8.2 This confidentiality undertaking does not apply to information which;
(i) at the date of its disclosure is in the public domain or at any time thereafter comes into the public domain (other than by breach of the General Terms); or
(ii) the Provider can evidence was in its possession or was independently developed at the time of disclosure and was not obtained, directly or indirectly, by or as a result of breach of a confidentiality obligation.
8.3 This confidentiality undertaking shall not apply to the extent that the Provider is required to make a disclosure of information by law or pursuant to any order of court or other competent authority or tribunal or by any applicable stock exchange regulations or the regulations of any other recognized market place. In the event that the Provider would be required to make any such disclosure, the Provider undertakes to give Pindify immediate notice prior to any such disclosure, in order to make it possible for Pindify to seek an appropriate protective order or other remedy. The Provider also agrees and undertakes to use all reasonable efforts to ensure that any information disclosed under this Section, to the extent possible, shall be treated confidentially by anyone receiving such information.

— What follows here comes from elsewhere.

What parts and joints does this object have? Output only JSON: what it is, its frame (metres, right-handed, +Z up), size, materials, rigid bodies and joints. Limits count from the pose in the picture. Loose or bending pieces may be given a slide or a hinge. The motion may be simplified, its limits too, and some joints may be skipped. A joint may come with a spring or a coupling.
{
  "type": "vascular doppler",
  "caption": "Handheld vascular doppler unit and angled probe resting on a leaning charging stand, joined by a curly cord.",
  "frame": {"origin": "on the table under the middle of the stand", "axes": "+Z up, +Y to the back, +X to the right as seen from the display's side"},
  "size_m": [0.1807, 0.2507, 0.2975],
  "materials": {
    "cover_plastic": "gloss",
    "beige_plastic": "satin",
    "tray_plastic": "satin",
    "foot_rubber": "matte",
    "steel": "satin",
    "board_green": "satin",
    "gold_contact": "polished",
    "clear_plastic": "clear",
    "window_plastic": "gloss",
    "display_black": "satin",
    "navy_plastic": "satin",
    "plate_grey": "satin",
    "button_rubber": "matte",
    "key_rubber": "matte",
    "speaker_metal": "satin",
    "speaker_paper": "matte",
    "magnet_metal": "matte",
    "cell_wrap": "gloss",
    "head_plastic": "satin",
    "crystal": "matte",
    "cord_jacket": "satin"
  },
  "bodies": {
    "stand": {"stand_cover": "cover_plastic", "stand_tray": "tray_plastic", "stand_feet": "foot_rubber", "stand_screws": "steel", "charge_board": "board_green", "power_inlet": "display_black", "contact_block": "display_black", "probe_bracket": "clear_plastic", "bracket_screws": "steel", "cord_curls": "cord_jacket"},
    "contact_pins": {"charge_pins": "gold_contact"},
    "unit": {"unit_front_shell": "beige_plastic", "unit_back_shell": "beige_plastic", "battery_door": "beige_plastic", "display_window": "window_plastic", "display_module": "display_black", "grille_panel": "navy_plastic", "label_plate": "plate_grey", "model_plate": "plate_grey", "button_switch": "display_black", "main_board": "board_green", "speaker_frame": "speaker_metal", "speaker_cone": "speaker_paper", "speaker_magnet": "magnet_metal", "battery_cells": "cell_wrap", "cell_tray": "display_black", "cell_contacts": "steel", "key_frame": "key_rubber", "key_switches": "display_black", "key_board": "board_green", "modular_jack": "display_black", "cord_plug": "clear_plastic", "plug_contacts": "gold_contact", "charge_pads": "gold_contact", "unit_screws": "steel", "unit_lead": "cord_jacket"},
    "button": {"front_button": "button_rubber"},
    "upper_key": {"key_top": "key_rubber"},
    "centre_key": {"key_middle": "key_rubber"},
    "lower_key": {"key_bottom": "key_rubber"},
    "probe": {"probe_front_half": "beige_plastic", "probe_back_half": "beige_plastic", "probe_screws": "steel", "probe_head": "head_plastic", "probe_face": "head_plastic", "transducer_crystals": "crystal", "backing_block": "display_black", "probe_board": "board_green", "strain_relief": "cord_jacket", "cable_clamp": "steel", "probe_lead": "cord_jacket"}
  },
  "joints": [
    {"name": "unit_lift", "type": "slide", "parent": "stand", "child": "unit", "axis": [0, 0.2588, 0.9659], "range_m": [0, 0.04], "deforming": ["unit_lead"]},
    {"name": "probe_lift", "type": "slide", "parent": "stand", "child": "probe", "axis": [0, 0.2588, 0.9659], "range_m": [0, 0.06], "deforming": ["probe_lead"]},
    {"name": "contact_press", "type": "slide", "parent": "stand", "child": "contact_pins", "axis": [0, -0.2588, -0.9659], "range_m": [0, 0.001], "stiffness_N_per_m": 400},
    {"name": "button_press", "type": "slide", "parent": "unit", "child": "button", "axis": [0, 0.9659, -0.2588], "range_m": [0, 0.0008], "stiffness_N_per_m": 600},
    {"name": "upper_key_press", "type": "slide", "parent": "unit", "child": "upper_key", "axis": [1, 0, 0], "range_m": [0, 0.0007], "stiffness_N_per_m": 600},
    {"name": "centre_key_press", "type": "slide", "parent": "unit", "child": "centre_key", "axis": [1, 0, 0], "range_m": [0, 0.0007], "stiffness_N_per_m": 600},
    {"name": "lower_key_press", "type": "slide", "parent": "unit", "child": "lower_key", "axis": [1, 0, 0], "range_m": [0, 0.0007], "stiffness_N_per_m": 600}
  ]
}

10.1 These General Terms represent the entire understanding between Pindify and the Provider with respect to its subject matter and supersedes any previous communication or agreements that may exist, whether written or oral.

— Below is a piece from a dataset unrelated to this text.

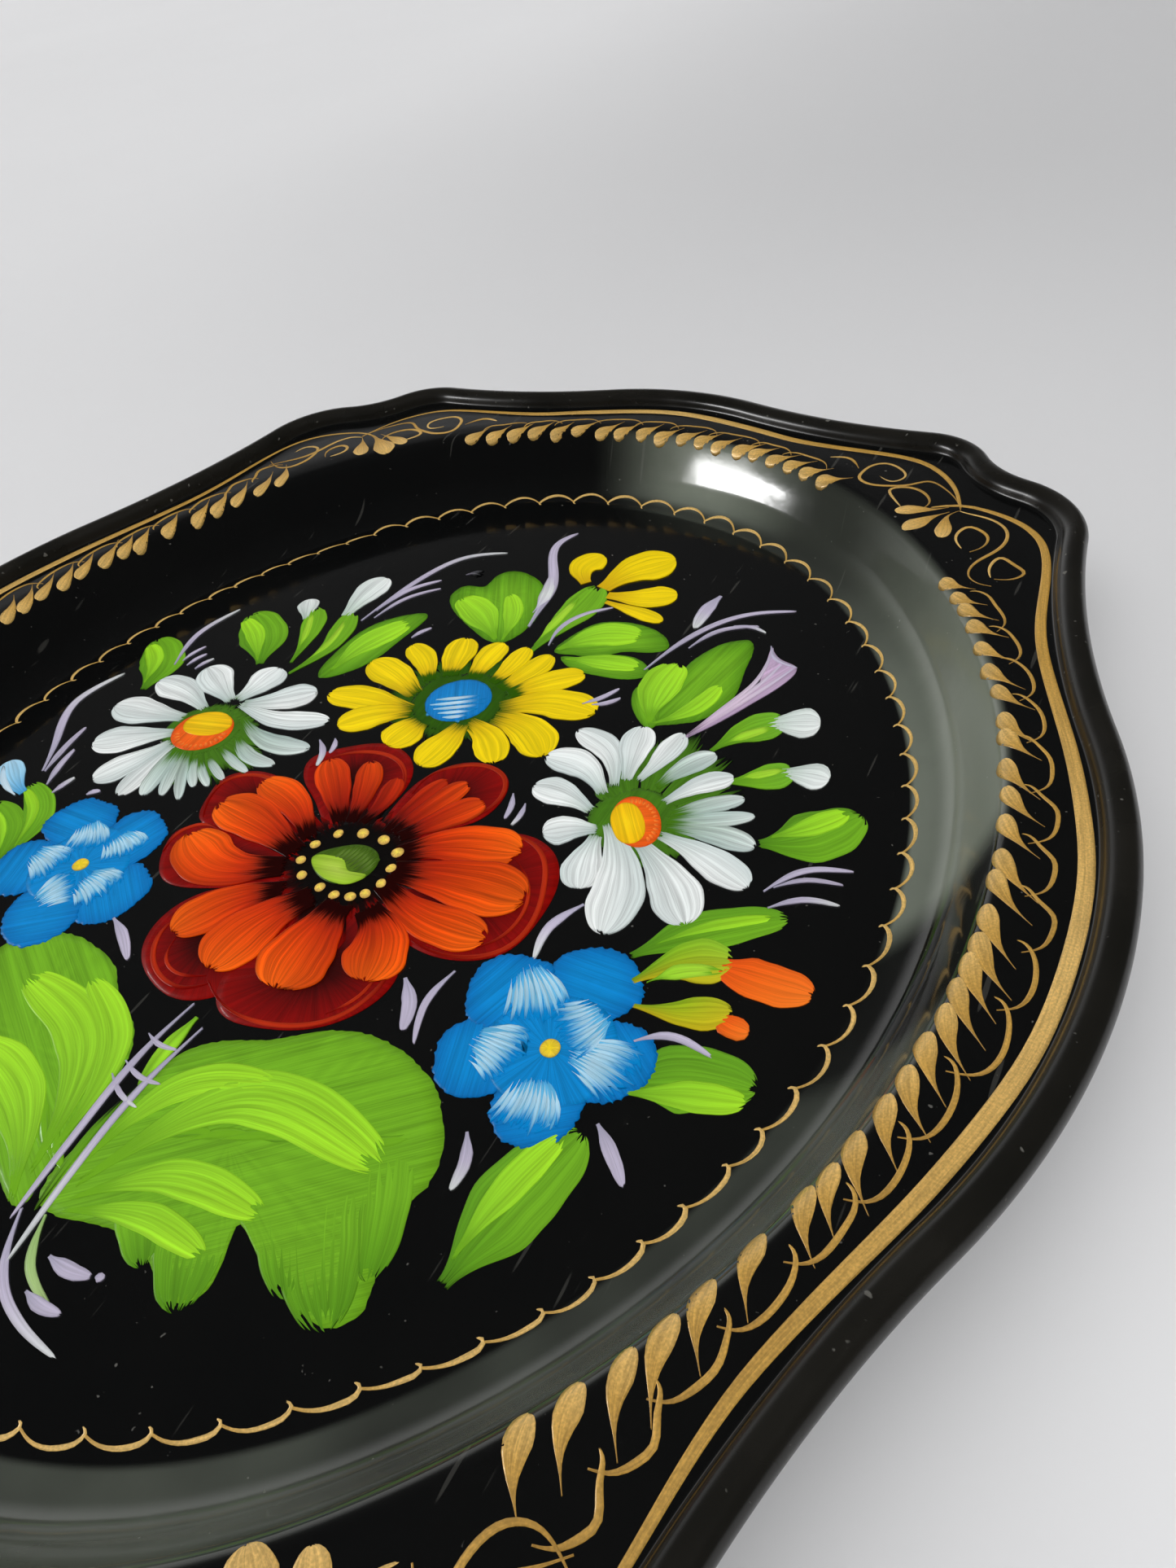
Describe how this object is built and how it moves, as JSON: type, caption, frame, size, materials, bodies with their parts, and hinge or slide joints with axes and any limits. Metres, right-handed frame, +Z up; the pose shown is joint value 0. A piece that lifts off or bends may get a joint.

10.2 The invalidity or unenforceability of any term of these General Terms shall not adversely affect the validity or enforceability of the remaining terms. The General Terms shall be given effect as if the invalid or unenforceable term had been replaced by a term with a similar economic effect.
11.1 These General Terms shall be construed in accordance with and be governed by the laws of Luxembourg, without reference to the conflict of law provisions.
11.2 Any claim arising between the Parties in respect of the Agreement shall be settled according to the laws of the Grand Duchy of Luxembourg and subject to the jurisdiction of the District Court of Luxembourg.